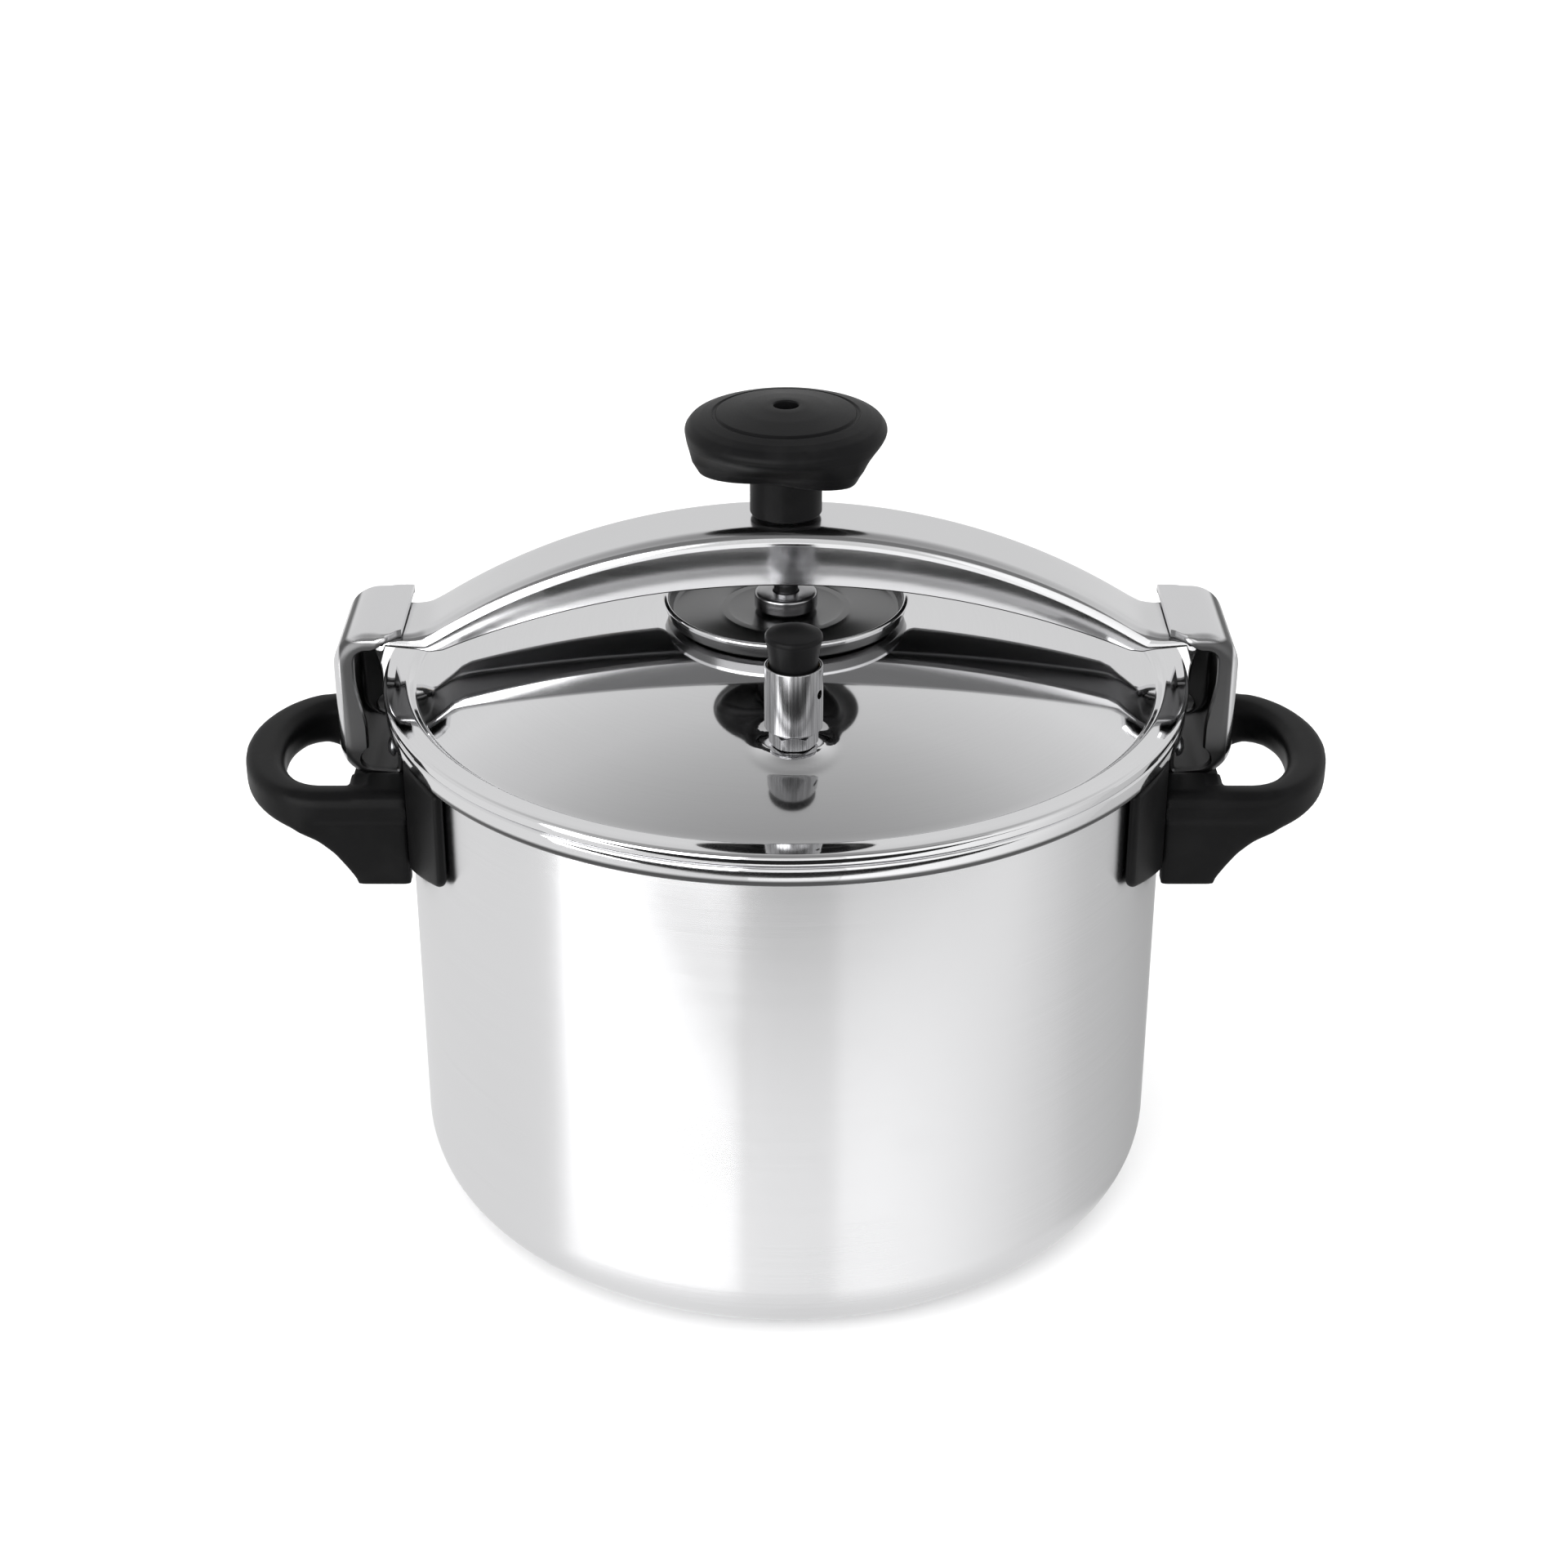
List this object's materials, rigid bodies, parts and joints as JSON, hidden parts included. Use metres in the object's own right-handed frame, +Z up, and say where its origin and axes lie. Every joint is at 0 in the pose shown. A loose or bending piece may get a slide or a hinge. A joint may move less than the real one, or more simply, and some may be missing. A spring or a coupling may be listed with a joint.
{
  "type": "stovetop pressure cooker",
  "caption": "Round metal pressure cooker with looped side handles, hooked brackets, a clamping bridge with a screw knob, and a domed lid with a pull valve.",
  "frame": {"origin": "centre of the underside of the base, at the centre of the bounding box", "axes": "+X from handle to handle, +Z up along the spindle, -Y towards the working valve"},
  "size_m": [0.317, 0.2324, 0.241],
  "materials": {
    "pot_metal": "fine horizontal brushing, polished",
    "base_metal": "machined",
    "lid_mirror": "mirror polished",
    "bridge_metal": "polished sheet, satin top",
    "hook_metal": "polished sheet",
    "cup_metal": "polished dish",
    "valve_metal": "turned and polished",
    "turned_steel": "turned",
    "fastener_steel": "plated",
    "brass": "turned",
    "black_rubber": "matt",
    "handle_black": "satin moulded",
    "knob_black": "satin moulded",
    "valve_black": "satin moulded"
  },
  "bodies": {
    "pot": {"pot_shell": "pot_metal", "base_disc": "base_metal", "hook_bracket_right": "hook_metal", "hook_bracket_left": "hook_metal", "hook_rivet_front_right": "fastener_steel", "hook_rivet_front_left": "fastener_steel", "hook_rivet_rear_right": "fastener_steel", "hook_rivet_rear_left": "fastener_steel", "handle_right": "handle_black", "handle_left": "handle_black", "handle_saddle_right": "handle_black", "handle_saddle_left": "handle_black", "handle_boss_right": "fastener_steel", "handle_boss_left": "fastener_steel", "handle_screw_right": "fastener_steel", "handle_screw_left": "fastener_steel"},
    "lid": {"lid_shell": "lid_mirror", "lid_gasket": "black_rubber", "valve_nozzle": "valve_metal", "valve_washer": "black_rubber", "valve_nut": "fastener_steel", "valve_sleeve": "valve_metal", "valve_bush": "brass", "safety_body": "brass", "safety_washer": "black_rubber", "safety_nut": "fastener_steel"},
    "valve_plunger": {"valve_cap": "valve_black", "valve_needle": "fastener_steel", "valve_spring": "fastener_steel"},
    "safety_plunger": {"safety_pin": "fastener_steel", "safety_spring": "fastener_steel"},
    "bridge": {"bridge": "bridge_metal", "bridge_bush": "fastener_steel"},
    "presser": {"pressure_cup": "cup_metal", "thrust_washer": "brass", "cup_nut": "turned_steel"},
    "screw": {"spindle": "turned_steel", "knob": "knob_black", "knob_insert": "brass", "knob_screw": "fastener_steel"}
  },
  "joints": [
    {"name": "lid_turn", "type": "hinge", "parent": "pot", "child": "lid", "pos_m": [0, 0, 0.16], "axis": [0, 0, 1], "range_deg": [-60, 60]},
    {"name": "valve_lift", "type": "slide", "parent": "lid", "child": "valve_plunger", "axis": [0, 0, 1], "range_m": [0, 0.003], "stiffness_N_per_m": 500, "springref_m": -0.003, "deforming": ["valve_spring"]},
    {"name": "safety_lift", "type": "slide", "parent": "lid", "child": "safety_plunger", "axis": [0, 0, 1], "range_m": [0, 0.0022], "stiffness_N_per_m": 800, "springref_m": -0.003, "deforming": ["safety_spring"]},
    {"name": "bridge_slide", "type": "slide", "parent": "pot", "child": "bridge", "axis": [0, 1, 0], "range_m": [0, 0.06]},
    {"name": "screw_lift", "type": "slide", "parent": "bridge", "child": "presser", "axis": [0, 0, 1], "range_m": [0, 0.00501]},
    {"name": "knob_turn", "type": "hinge", "parent": "presser", "child": "screw", "pos_m": [0, 0, 0.2], "axis": [0, 0, 1], "range_deg": [0, 720]}
  ],
  "couplings": [
    {"joint": "screw_lift", "follows": "knob_turn", "m_per_rad": 0.00039789}
  ]
}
_ _ _
> What is expected
Quote each line of the listing above exactly.

> Solution to this task
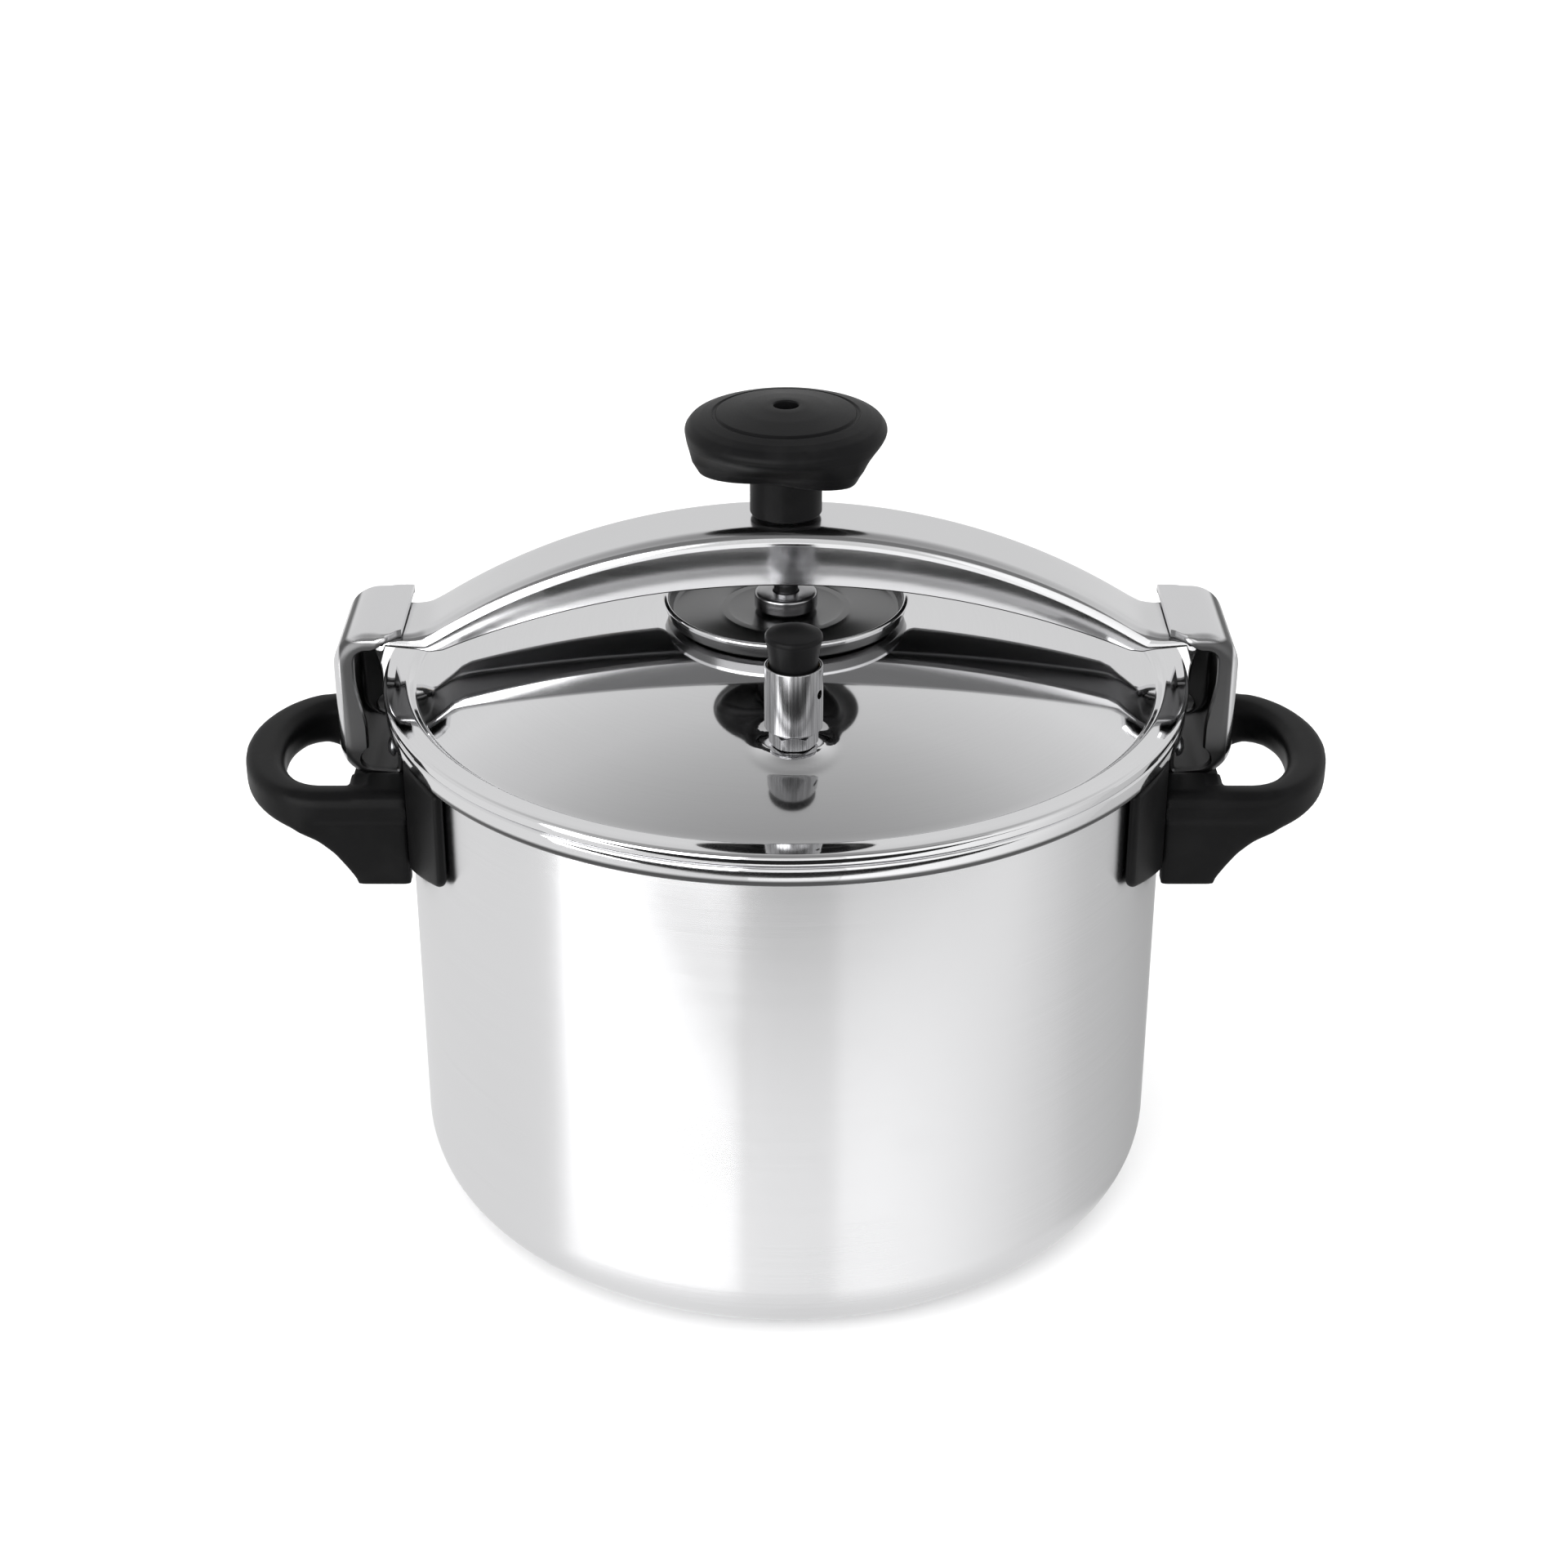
List this object's materials, rigid bodies, parts and joints as JSON, hidden parts included. Use metres in the object's own right-handed frame, +Z up, and say where its origin and axes lie. Every joint is at 0 in the pose shown. A loose or bending piece may get a slide or a hinge. A joint may move less than the real one, or more simply, and some may be missing. A spring or a coupling may be listed with a joint.
{
  "type": "stovetop pressure cooker",
  "caption": "Round metal pressure cooker with looped side handles, hooked brackets, a clamping bridge with a screw knob, and a domed lid with a pull valve.",
  "frame": {"origin": "centre of the underside of the base, at the centre of the bounding box", "axes": "+X from handle to handle, +Z up along the spindle, -Y towards the working valve"},
  "size_m": [0.317, 0.2324, 0.241],
  "materials": {
    "pot_metal": "fine horizontal brushing, polished",
    "base_metal": "machined",
    "lid_mirror": "mirror polished",
    "bridge_metal": "polished sheet, satin top",
    "hook_metal": "polished sheet",
    "cup_metal": "polished dish",
    "valve_metal": "turned and polished",
    "turned_steel": "turned",
    "fastener_steel": "plated",
    "brass": "turned",
    "black_rubber": "matt",
    "handle_black": "satin moulded",
    "knob_black": "satin moulded",
    "valve_black": "satin moulded"
  },
  "bodies": {
    "pot": {"pot_shell": "pot_metal", "base_disc": "base_metal", "hook_bracket_right": "hook_metal", "hook_bracket_left": "hook_metal", "hook_rivet_front_right": "fastener_steel", "hook_rivet_front_left": "fastener_steel", "hook_rivet_rear_right": "fastener_steel", "hook_rivet_rear_left": "fastener_steel", "handle_right": "handle_black", "handle_left": "handle_black", "handle_saddle_right": "handle_black", "handle_saddle_left": "handle_black", "handle_boss_right": "fastener_steel", "handle_boss_left": "fastener_steel", "handle_screw_right": "fastener_steel", "handle_screw_left": "fastener_steel"},
    "lid": {"lid_shell": "lid_mirror", "lid_gasket": "black_rubber", "valve_nozzle": "valve_metal", "valve_washer": "black_rubber", "valve_nut": "fastener_steel", "valve_sleeve": "valve_metal", "valve_bush": "brass", "safety_body": "brass", "safety_washer": "black_rubber", "safety_nut": "fastener_steel"},
    "valve_plunger": {"valve_cap": "valve_black", "valve_needle": "fastener_steel", "valve_spring": "fastener_steel"},
    "safety_plunger": {"safety_pin": "fastener_steel", "safety_spring": "fastener_steel"},
    "bridge": {"bridge": "bridge_metal", "bridge_bush": "fastener_steel"},
    "presser": {"pressure_cup": "cup_metal", "thrust_washer": "brass", "cup_nut": "turned_steel"},
    "screw": {"spindle": "turned_steel", "knob": "knob_black", "knob_insert": "brass", "knob_screw": "fastener_steel"}
  },
  "joints": [
    {"name": "lid_turn", "type": "hinge", "parent": "pot", "child": "lid", "pos_m": [0, 0, 0.16], "axis": [0, 0, 1], "range_deg": [-60, 60]},
    {"name": "valve_lift", "type": "slide", "parent": "lid", "child": "valve_plunger", "axis": [0, 0, 1], "range_m": [0, 0.003], "stiffness_N_per_m": 500, "springref_m": -0.003, "deforming": ["valve_spring"]},
    {"name": "safety_lift", "type": "slide", "parent": "lid", "child": "safety_plunger", "axis": [0, 0, 1], "range_m": [0, 0.0022], "stiffness_N_per_m": 800, "springref_m": -0.003, "deforming": ["safety_spring"]},
    {"name": "bridge_slide", "type": "slide", "parent": "pot", "child": "bridge", "axis": [0, 1, 0], "range_m": [0, 0.06]},
    {"name": "screw_lift", "type": "slide", "parent": "bridge", "child": "presser", "axis": [0, 0, 1], "range_m": [0, 0.00501]},
    {"name": "knob_turn", "type": "hinge", "parent": "presser", "child": "screw", "pos_m": [0, 0, 0.2], "axis": [0, 0, 1], "range_deg": [0, 720]}
  ],
  "couplings": [
    {"joint": "screw_lift", "follows": "knob_turn", "m_per_rad": 0.00039789}
  ]
}